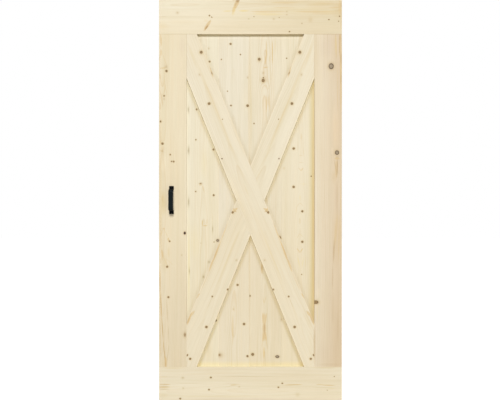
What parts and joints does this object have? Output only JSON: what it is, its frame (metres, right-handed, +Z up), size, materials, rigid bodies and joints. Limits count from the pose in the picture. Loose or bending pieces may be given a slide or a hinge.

- - -

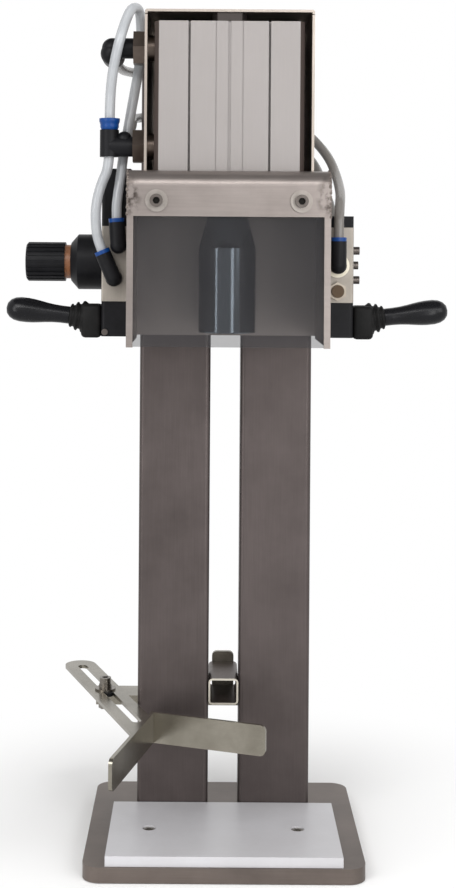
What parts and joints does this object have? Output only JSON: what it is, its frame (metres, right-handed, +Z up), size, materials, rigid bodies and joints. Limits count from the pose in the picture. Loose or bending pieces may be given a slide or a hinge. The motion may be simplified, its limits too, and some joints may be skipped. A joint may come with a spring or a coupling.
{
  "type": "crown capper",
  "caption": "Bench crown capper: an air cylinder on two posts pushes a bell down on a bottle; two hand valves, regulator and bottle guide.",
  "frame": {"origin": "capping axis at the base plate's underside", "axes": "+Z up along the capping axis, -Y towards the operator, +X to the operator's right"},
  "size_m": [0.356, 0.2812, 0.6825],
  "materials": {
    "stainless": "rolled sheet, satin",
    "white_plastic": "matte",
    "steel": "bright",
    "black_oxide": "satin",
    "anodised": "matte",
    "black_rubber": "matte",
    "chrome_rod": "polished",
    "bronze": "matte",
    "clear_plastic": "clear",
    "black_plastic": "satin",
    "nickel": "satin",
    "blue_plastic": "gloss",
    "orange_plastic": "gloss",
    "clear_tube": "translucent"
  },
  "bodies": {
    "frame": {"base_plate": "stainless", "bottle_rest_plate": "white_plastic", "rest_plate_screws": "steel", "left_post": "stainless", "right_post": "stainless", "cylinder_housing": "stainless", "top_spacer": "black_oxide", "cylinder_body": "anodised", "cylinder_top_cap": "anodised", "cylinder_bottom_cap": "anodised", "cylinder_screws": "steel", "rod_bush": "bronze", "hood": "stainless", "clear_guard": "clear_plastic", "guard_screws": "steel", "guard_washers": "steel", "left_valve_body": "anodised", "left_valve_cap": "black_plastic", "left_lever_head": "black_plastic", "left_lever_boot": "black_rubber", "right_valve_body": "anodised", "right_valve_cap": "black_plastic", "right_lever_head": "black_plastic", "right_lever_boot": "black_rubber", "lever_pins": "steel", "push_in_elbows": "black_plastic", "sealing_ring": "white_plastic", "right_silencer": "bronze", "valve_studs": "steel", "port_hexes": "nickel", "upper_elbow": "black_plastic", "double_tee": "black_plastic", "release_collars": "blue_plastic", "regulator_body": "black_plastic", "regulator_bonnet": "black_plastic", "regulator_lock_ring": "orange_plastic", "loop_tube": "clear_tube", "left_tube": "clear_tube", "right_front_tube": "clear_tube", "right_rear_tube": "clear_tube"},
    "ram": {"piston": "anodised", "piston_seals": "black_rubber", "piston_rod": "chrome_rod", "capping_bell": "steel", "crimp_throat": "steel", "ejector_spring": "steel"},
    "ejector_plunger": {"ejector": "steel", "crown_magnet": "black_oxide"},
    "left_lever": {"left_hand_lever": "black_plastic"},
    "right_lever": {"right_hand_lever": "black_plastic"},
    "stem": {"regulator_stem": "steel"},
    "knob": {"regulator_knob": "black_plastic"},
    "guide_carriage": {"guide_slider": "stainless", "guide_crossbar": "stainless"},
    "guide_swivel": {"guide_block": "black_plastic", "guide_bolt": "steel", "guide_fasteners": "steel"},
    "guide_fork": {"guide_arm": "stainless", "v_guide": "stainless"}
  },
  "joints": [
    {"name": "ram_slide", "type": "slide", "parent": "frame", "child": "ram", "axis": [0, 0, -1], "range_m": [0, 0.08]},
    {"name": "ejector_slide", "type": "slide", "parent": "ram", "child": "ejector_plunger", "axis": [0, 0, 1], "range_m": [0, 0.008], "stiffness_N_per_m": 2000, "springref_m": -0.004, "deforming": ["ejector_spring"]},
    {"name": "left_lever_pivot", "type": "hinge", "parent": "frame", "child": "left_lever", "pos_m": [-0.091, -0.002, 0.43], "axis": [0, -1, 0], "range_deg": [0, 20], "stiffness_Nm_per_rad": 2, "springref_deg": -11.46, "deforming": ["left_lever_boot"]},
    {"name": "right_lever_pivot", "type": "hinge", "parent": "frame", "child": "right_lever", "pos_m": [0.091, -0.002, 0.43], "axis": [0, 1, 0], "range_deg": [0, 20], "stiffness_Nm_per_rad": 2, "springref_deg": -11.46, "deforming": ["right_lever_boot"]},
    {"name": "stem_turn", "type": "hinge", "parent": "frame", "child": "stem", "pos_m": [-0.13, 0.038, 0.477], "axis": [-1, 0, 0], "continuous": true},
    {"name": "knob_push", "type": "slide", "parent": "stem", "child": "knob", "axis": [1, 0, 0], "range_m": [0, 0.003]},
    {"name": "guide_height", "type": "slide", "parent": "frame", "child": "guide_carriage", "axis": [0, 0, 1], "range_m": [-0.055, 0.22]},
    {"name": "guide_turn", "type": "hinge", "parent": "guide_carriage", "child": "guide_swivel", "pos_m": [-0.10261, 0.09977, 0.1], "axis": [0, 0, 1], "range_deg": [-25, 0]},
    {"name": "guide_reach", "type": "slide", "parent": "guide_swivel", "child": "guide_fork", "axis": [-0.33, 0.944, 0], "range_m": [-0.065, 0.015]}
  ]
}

- - -

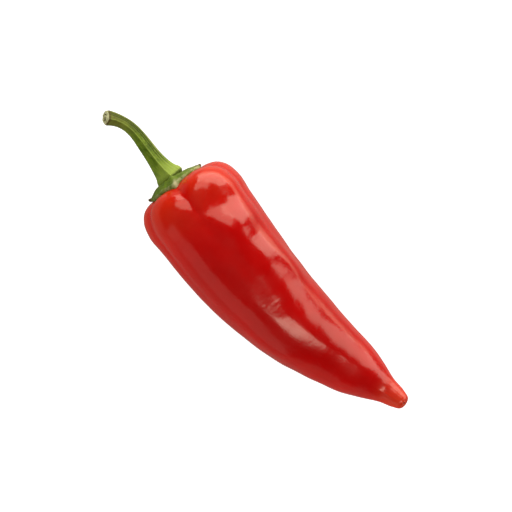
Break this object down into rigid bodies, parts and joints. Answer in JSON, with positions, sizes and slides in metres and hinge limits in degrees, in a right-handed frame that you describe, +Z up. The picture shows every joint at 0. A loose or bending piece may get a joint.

- - -

→ WHAT TO DO
Pick out every line above that holds the word "down" and copy it.

→ ANSWER TO THE EXERCISE
  "caption": "Bench crown capper: an air cylinder on two posts pushes a bell down on a bottle; two hand valves, regulator and bottle guide.",
Break this object down into rigid bodies, parts and joints. Answer in JSON, with positions, sizes and slides in metres and hinge limits in degrees, in a right-handed frame that you describe, +Z up. The picture shows every joint at 0. A loose or bending piece may get a joint.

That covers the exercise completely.